## WHAT YOU NEED TO DO
Output exactly, and only, the lines from the line containing "The Blender code" through the line containing "return axle", both included.

## RECORD EXTRACTS

========

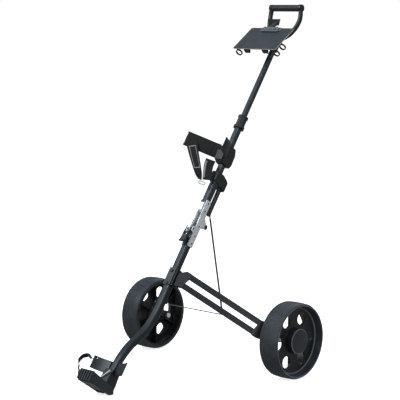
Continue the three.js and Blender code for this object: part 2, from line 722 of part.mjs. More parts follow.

========

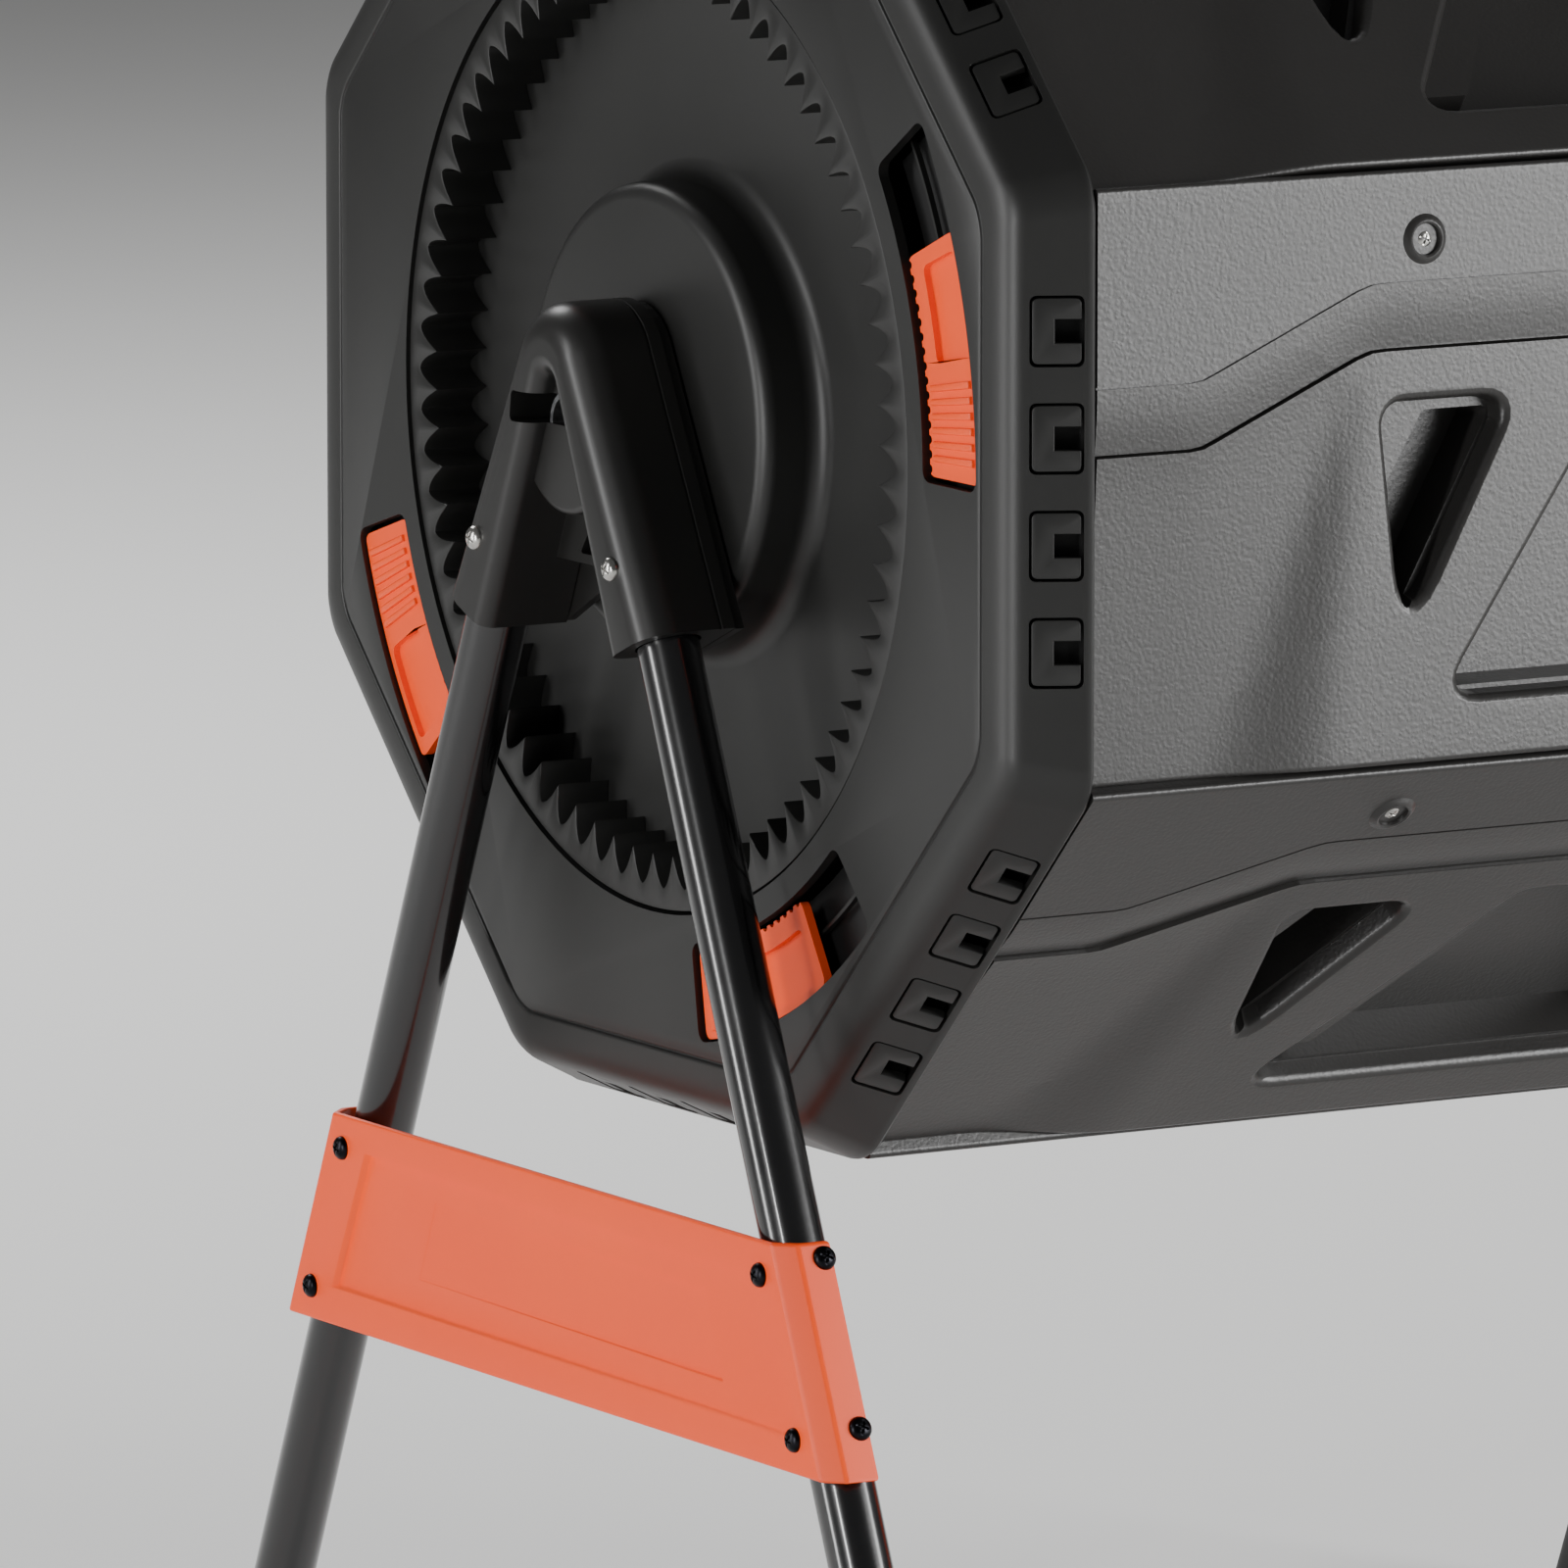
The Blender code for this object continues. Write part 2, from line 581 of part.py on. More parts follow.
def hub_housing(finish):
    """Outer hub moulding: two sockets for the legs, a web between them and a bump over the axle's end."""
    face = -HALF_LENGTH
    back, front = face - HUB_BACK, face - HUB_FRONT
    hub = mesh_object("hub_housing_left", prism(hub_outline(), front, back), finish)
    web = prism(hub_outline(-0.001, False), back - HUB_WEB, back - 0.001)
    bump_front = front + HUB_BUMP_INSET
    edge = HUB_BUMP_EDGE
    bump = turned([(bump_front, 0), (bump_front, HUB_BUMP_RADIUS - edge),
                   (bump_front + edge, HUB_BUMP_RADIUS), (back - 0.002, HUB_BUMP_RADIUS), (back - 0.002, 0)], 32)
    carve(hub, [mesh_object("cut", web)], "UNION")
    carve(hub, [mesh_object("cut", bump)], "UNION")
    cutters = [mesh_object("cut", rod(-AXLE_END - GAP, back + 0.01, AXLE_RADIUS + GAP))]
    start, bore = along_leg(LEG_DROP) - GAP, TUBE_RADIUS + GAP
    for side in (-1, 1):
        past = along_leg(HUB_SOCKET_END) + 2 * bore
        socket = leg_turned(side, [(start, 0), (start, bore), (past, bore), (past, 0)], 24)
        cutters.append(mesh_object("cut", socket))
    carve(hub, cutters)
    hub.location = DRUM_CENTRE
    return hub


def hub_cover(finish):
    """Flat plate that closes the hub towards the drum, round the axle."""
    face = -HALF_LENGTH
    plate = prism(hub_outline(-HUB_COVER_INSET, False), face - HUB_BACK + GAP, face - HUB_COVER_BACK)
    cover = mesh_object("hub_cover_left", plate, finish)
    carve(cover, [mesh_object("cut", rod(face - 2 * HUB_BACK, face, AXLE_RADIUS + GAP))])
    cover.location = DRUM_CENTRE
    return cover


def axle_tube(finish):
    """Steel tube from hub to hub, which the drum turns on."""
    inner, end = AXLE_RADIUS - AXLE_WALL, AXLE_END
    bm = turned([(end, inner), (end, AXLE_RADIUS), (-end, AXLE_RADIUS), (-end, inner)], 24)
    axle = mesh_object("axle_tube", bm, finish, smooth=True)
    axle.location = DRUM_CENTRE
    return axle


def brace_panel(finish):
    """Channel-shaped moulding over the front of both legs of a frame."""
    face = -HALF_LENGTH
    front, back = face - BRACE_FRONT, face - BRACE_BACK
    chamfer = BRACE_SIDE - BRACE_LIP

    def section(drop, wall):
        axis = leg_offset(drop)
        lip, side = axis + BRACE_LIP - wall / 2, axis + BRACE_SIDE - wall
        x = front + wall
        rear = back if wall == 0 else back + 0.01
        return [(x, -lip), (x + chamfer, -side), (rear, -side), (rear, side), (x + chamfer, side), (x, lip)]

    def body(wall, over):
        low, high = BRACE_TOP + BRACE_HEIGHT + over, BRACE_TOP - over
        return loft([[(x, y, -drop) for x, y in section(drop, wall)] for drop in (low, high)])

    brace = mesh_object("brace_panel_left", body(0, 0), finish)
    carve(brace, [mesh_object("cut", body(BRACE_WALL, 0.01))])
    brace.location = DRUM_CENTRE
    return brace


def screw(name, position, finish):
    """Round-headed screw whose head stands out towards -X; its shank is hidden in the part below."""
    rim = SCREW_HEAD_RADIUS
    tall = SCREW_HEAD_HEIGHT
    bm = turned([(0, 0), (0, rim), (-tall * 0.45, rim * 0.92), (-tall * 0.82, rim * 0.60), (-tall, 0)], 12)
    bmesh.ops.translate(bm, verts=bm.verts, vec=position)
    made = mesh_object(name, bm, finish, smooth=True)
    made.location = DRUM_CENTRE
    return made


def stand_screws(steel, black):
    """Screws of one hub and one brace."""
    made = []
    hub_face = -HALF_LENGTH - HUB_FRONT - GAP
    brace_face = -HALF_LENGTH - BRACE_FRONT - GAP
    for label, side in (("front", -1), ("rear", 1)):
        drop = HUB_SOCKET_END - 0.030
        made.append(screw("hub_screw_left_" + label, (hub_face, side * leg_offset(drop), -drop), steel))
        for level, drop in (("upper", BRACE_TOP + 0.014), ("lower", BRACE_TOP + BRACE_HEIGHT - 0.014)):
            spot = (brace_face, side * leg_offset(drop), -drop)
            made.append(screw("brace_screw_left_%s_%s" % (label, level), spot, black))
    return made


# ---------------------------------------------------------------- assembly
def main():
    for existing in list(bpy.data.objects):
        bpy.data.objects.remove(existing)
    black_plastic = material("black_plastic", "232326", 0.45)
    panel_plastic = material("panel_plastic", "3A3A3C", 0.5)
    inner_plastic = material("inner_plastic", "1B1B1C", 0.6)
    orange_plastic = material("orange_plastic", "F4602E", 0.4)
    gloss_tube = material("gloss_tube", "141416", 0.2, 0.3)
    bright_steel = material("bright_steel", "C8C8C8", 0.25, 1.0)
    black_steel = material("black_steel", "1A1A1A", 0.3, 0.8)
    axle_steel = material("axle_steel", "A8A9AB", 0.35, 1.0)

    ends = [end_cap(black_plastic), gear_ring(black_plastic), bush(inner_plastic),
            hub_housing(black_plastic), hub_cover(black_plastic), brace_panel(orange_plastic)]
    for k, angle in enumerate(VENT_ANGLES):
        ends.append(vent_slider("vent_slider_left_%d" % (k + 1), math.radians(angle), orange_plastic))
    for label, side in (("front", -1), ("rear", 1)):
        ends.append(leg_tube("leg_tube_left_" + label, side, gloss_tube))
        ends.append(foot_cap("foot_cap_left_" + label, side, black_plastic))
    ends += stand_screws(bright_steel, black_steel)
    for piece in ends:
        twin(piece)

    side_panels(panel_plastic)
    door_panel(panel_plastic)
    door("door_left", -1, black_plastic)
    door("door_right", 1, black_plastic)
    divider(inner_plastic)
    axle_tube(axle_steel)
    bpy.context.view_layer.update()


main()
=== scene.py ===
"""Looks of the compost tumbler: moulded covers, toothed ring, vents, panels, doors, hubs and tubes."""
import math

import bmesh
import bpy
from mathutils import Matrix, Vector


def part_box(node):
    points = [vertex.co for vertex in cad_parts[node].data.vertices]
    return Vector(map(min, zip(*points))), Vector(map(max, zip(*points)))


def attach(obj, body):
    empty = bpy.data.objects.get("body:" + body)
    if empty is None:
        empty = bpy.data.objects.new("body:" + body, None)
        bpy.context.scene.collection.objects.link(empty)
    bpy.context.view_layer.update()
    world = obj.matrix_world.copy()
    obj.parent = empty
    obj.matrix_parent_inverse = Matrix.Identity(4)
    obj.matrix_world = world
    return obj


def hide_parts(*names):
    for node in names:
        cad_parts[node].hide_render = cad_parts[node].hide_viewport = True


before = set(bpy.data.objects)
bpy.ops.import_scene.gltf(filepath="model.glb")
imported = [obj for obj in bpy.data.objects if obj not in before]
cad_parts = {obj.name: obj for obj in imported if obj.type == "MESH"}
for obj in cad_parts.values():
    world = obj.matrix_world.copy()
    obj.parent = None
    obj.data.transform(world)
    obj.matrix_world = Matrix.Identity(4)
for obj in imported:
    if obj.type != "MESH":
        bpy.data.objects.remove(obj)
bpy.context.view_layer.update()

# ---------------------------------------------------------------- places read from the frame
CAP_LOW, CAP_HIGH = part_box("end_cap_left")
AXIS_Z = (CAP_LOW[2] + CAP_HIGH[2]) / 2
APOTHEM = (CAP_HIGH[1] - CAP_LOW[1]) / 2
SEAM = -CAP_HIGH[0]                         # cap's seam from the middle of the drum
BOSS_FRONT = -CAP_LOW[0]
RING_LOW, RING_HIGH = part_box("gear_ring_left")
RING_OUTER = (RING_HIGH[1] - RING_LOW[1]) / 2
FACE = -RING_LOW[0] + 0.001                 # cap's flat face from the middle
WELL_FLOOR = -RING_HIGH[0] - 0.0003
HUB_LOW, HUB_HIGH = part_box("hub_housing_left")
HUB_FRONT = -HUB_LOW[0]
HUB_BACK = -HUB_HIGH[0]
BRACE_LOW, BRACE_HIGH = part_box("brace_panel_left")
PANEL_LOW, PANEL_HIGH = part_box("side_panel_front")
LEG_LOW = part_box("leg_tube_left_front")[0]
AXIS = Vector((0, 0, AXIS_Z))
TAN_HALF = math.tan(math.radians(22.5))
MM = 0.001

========

## OUTPUT OF THE TASK
The Blender code for this object continues. Write part 2, from line 581 of part.py on. More parts follow.
def hub_housing(finish):
    """Outer hub moulding: two sockets for the legs, a web between them and a bump over the axle's end."""
    face = -HALF_LENGTH
    back, front = face - HUB_BACK, face - HUB_FRONT
    hub = mesh_object("hub_housing_left", prism(hub_outline(), front, back), finish)
    web = prism(hub_outline(-0.001, False), back - HUB_WEB, back - 0.001)
    bump_front = front + HUB_BUMP_INSET
    edge = HUB_BUMP_EDGE
    bump = turned([(bump_front, 0), (bump_front, HUB_BUMP_RADIUS - edge),
                   (bump_front + edge, HUB_BUMP_RADIUS), (back - 0.002, HUB_BUMP_RADIUS), (back - 0.002, 0)], 32)
    carve(hub, [mesh_object("cut", web)], "UNION")
    carve(hub, [mesh_object("cut", bump)], "UNION")
    cutters = [mesh_object("cut", rod(-AXLE_END - GAP, back + 0.01, AXLE_RADIUS + GAP))]
    start, bore = along_leg(LEG_DROP) - GAP, TUBE_RADIUS + GAP
    for side in (-1, 1):
        past = along_leg(HUB_SOCKET_END) + 2 * bore
        socket = leg_turned(side, [(start, 0), (start, bore), (past, bore), (past, 0)], 24)
        cutters.append(mesh_object("cut", socket))
    carve(hub, cutters)
    hub.location = DRUM_CENTRE
    return hub


def hub_cover(finish):
    """Flat plate that closes the hub towards the drum, round the axle."""
    face = -HALF_LENGTH
    plate = prism(hub_outline(-HUB_COVER_INSET, False), face - HUB_BACK + GAP, face - HUB_COVER_BACK)
    cover = mesh_object("hub_cover_left", plate, finish)
    carve(cover, [mesh_object("cut", rod(face - 2 * HUB_BACK, face, AXLE_RADIUS + GAP))])
    cover.location = DRUM_CENTRE
    return cover


def axle_tube(finish):
    """Steel tube from hub to hub, which the drum turns on."""
    inner, end = AXLE_RADIUS - AXLE_WALL, AXLE_END
    bm = turned([(end, inner), (end, AXLE_RADIUS), (-end, AXLE_RADIUS), (-end, inner)], 24)
    axle = mesh_object("axle_tube", bm, finish, smooth=True)
    axle.location = DRUM_CENTRE
    return axle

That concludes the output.